There are ten kinds of people in the world: those who understand binary and those who don't -- computer programmer's saying.
I have an elegant watch with a black dial, white numbers, silver hour and minute hands and a red second hand. It keeps good time. My parents gave it to me, on the last Christmas our whole family celebrated together. More than anything else, I treasure gifts that say: I know you, because they celebrate connection. We could see each other, each shaped by a lifetime of struggle, always with the world and often with each other. We saw each other, as parts and as a whole. I knew my parents and they knew me. And I carry the proof on my wrist. The dial contains a visual pun: an analog watch dial with binary numerals. It says, clearly, that this watch belongs to a computer geek with a sense of irony, a relish for contradiction, for the complexities of life. As I said, my parents knew me.
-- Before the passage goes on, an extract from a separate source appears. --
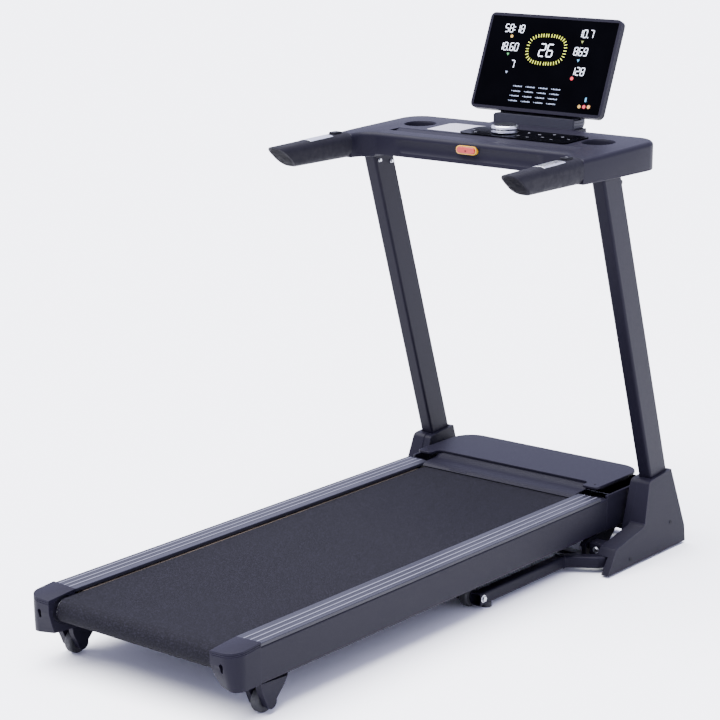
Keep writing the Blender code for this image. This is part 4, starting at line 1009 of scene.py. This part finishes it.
def build_foot_shrouds(plastic):
    """Moulded boots that the uprights drop into, with a raised column and a low toe."""
    socket_x = (0.3236, 0.3614)         # the upright's socket
    for word, side in SIDES:
        low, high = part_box("foot_cover_" + word)
        outer = max(abs(low.x), abs(high.x))
        front, top = high.y, high.z
        outline = [(front, low.z), (front, 0.048), (0.7705, top), (0.676, 0.1962)]
        outline += arc(0.6765, 0.1810, 0.0152, 92, 158, 5) + [(0.634, 0.094)]
        outline += arc(0.618, 0.100, 0.015, -22, -68, 4) + [(0.502, 0.0630)]
        outline += arc(0.504, 0.052, 0.011, 100, 150, 4) + [(0.455, low.z)]
        bm = prism(outline, *span(side, 0.3358, outer), "X")
        for vert in bm.verts:
            if abs(abs(vert.co.x) - outer) < 1e-5:
                vert.co.x -= side * SHROUD_DRAFT * vert.co.z
        boot = as_object("foot_shroud_" + word, bm)
        column = [(front - 0.0012, low.z), (front - 0.0012, 0.0475), (0.7695, top - 0.0012), (0.677, 0.1950)]
        column += arc(0.6775, 0.1800, 0.0148, 94, 158, 5)
        column += [(0.6352, 0.092), (0.6260, 0.066), (0.6180, low.z)]
        carve(boot, prism(column, *span(side, 0.3145, 0.3400), "X"), "UNION")
        near, far, deep = *socket_x, 0.0788
        well = loft([[(side * x, 0.7491 + UPRIGHT_LEAN * z + y, z) for x, y in
                      ((near, 0.0), (far, 0.0), (far, deep), (near, deep))] for z in (0.030, 0.300)])
        carve(boot, well)
        carve(boot, block(*span(side, 0.3310, 0.3662), 0.40, 0.79, -0.02, 0.0445))
        carve(boot, block(*span(side, 0.300, 0.350), 0.770, 0.81, -0.02, 0.0435))
        fit(boot, plastic, "base", "dark_plastic", ["foot_cover_" + word], 0.0030, 3, 24)


# ---------------------------------------------------------------- base and fasteners
def bolt(name, centre, axis, facing, radius, material, body, hexagon=True):
    """Fastener head with a washer flange; hexagon or round, seen along its axis."""
    flange = turned([(0.0, 0.0), (0.0, radius * 1.25), (0.0008, radius * 1.22), (0.0012, radius),
                     (0.0012, 0.0)], (0, 0, 0), "Z", 32)
    made = bmesh.ops.create_cone(flange, cap_ends=True, segments=6 if hexagon else 24, radius1=radius,
                                 radius2=radius * 0.90, depth=0.0040)
    bmesh.ops.translate(flange, vec=(0, 0, 0.0030), verts=made["verts"])
    turn = {"X": Matrix.Rotation(facing * math.pi / 2, 4, "Y"),
            "Y": Matrix.Rotation(-facing * math.pi / 2, 4, "X"), "Z": Matrix.Identity(4)}[axis]
    bmesh.ops.transform(flange, matrix=Matrix.Translation(centre) @ turn, verts=flange.verts[:])
    piece(name, flange, material, body, "bare_steel")


def build_fasteners(steel, black, coat):
    """Screws, dark plugs whose black also paints the shade of the holes they sit in, eyes, weld beads and
    hubs round the base and the uprights.
    """
    rear_face, deep = 0.7495, 0.078
    upright_x, half_w = 0.3425, 0.0185
    for word, side in SIDES:
        inner_x = side * (upright_x - half_w)
        for i, (along, z) in enumerate(((0.016, 0.966), (0.062, 0.958))):
            place = (inner_x, rear_face + UPRIGHT_LEAN * z + along, z)
            bolt("upright_screw_%d_%s" % (i + 1, word), place, "X", -side, 0.0040, steel, "base", False)
        z = 0.968
        eye_y = rear_face + UPRIGHT_LEAN * z + deep
        eye = washer(0.0012, 0.0035, 0.0062, (side * (upright_x + 0.010), eye_y + 0.005, z), 32)
        piece("cable_eye_" + word, eye, black, "base", "black_plastic")
        for i, (y, z) in enumerate(((0.755, 0.070), (0.559, 0.023))):
            face = side * (0.388 - SHROUD_DRAFT * z)
            # black plugs with a sunk middle; their black also paints the shade of the holes in the covers
            plug = turned([(-0.0006, 0.0), (-0.0006, 0.0050), (0.0005, 0.0050), (0.0005, 0.0036),
                           (-0.0002, 0.0030), (-0.0002, 0.0)], (face, y, z), "X", 28)
            piece("cover_plug_%d_%s" % (i + 1, word), plug, black, "base", "black_plastic")
        axle = middle("transport_wheel_" + word)
        bolt("axle_bolt_" + word, (side * 0.2802, axle.y, axle.z - 0.001), "X", side, 0.0075, steel, "base")
        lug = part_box("lift_lug_" + word)[0]
        bolt("lug_bolt_" + word, (side * 0.3135, lug.y - 0.0001, 0.045), "Y", -1, 0.0070, steel, "base")
        piece("arm_weld_" + word, collar(side, 0.424), coat, "base", "painted_steel")
        boss = hub([(0.0112, 0.0058), (0.0116, 0.0110), (0.0108, 0.0150)], axle)
        piece("transport_wheel_hub_" + word, boss, black, "transport_wheel_" + word, "black_plastic")


def collar(side, y):
    """Weld bead round the base arm where the swept end meets the straight one."""
    x, z, half = side * 0.265, 0.028, 0.0151
    rings = []
    for offset, swell in ((-0.0026, 0.0), (-0.0014, 0.0010), (0.0, 0.0014), (0.0014, 0.0010), (0.0026, 0.0)):
        r, reach = 0.006, half + swell
        points = []
        for cx, cz, start in ((1, 1, 0), (-1, 1, 90), (-1, -1, 180), (1, -1, 270)):
            points += arc(x + cx * (reach - r), z + cz * (reach - r), r, start, start + 90, 4)
        rings.append([(px, y + offset + 0.0004 * math.sin(9 * k), pz) for k, (px, pz) in enumerate(points)])
    return loft(rings)


# ---------------------------------------------------------------- studio
SKY_COLOUR, SKY_STRENGTH = (0.68, 0.69, 1.0, 1.0), 2.2
SUN_POWER, SUN_SPREAD = 16.0, math.radians(70)
CAMERA_PLACE = (3.174, -4.010, 1.819)
CAMERA_TURN, CAMERA_RISE = math.radians(38.59), math.radians(13.63)
CAMERA_LENS = 112.645


def studio():
    """Pale floor, a wide soft light overhead, a faint fill, and a camera behind the runner's right side."""
    floor = bmesh.new()
    bmesh.ops.create_grid(floor, x_segments=1, y_segments=1, size=30.0)
    mesh = bpy.data.meshes.new("floor")
    floor.to_mesh(mesh)
    floor.free()
    stage = bpy.data.objects.new("floor", mesh)
    bpy.context.scene.collection.objects.link(stage)
    mesh.materials.append(floor_paper())

    world = bpy.data.worlds.new("studio")
    world.use_nodes = True
    room = world.node_tree.nodes["Background"]
    room.inputs["Color"].default_value = SKY_COLOUR
    room.inputs["Strength"].default_value = SKY_STRENGTH
    bpy.context.scene.world = world
    sky = bpy.data.lights.new("overhead_silk", "SUN")
    sky.energy = SUN_POWER
    sky.angle = SUN_SPREAD
    lamp = bpy.data.objects.new("overhead_silk", sky)
    lamp.rotation_euler = (math.radians(10), math.radians(-12), 0.0)
    bpy.context.scene.collection.objects.link(lamp)
    add_softbox("fill_light", (3.8, -3.2, 2.8), (0.0, 0.0, 0.5), 2.6, 12.0)

    lens = bpy.data.cameras.new("camera")
    lens.lens = CAMERA_LENS
    lens.sensor_width = 36.0
    camera = bpy.data.objects.new("camera", lens)
    bpy.context.scene.collection.objects.link(camera)
    back = Vector((math.sin(CAMERA_TURN) * math.cos(CAMERA_RISE),
                   -math.cos(CAMERA_TURN) * math.cos(CAMERA_RISE), math.sin(CAMERA_RISE)))
    camera.location = CAMERA_PLACE
    camera.rotation_euler = (-back).to_track_quat("-Z", "Y").to_euler()
    bpy.context.scene.camera = camera


def floor_paper():
    """Matt white studio paper."""
    f = Finish("floor_paper", (0.84, 0.84, 0.85), 0.8)
    f.rough(f.noise(4.0), 0.7, 0.85)
    f.gloss(0.1)
    return f.material


def add_softbox(name, place, target, size, power):
    """Square area light turned to a target."""
    light = bpy.data.lights.new(name, "AREA")
    light.size = size
    light.energy = power
    lamp = bpy.data.objects.new(name, light)
    lamp.location = place
    lamp.rotation_euler = (Vector(target) - Vector(place)).to_track_quat("-Z", "Y").to_euler()
    bpy.context.scene.collection.objects.link(lamp)


# ---------------------------------------------------------------- assembly
FINISHES = dress_cad_nodes()
PLASTIC, BLACK, STEEL = FINISHES["dark_plastic"], FINISHES["black_plastic"], FINISHES["bare_steel"]
CHROME = machined_steel("satin_chrome_trim", (0.72, 0.73, 0.77), 0.24)
WHITE = painted_mark()
build_console(PLASTIC)
build_grips(grip_foam(), BLACK, CHROME, WHITE)
build_panel(brushed_silver(), FINISHES["panel_black"], WHITE, BLACK)
build_knob(CHROME, BLACK)
build_safety_key(FINISHES["key_red"], rim_yellow(), BLACK)
build_display(display_lights())
build_hood(PLASTIC, BLACK)
build_rear_caps(PLASTIC, BLACK)
build_wheel_forks(PLASTIC, BLACK)
build_foot_shrouds(PLASTIC)
build_stand(diamond_knurl("stand_knurl"))
build_fasteners(STEEL, BLACK, FINISHES["painted_steel"])
studio()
Like many people, I have deeply ambivalent relationship with time. I do not understand it well, and what I do not understand I make my enemy, struggling hard, sometimes, to resist a flow I will never control or even really understand. And yet, sometimes, my life reveals a hint of what the wonderful phrase "in the fullness of time" tries to convey. Three years ago, I misplaced the watch. I searched and fretted for weeks. Then I settled into a belief that the watch would turn up again at the right time, that I needed to separate myself from the need to keep time for a while. While I never quite freed myself from the fear that I had simply lost the watch, I never gave it up for lost, either. A few weeks ago, I moved my office. When I dismantled my old desk, found my watch underneath it. A new battery, a clean crystal, and a new watchband later, it sits on my wrist. It reminds me of the way time passes, and it also gives me a powerful reminder of what time can never take away.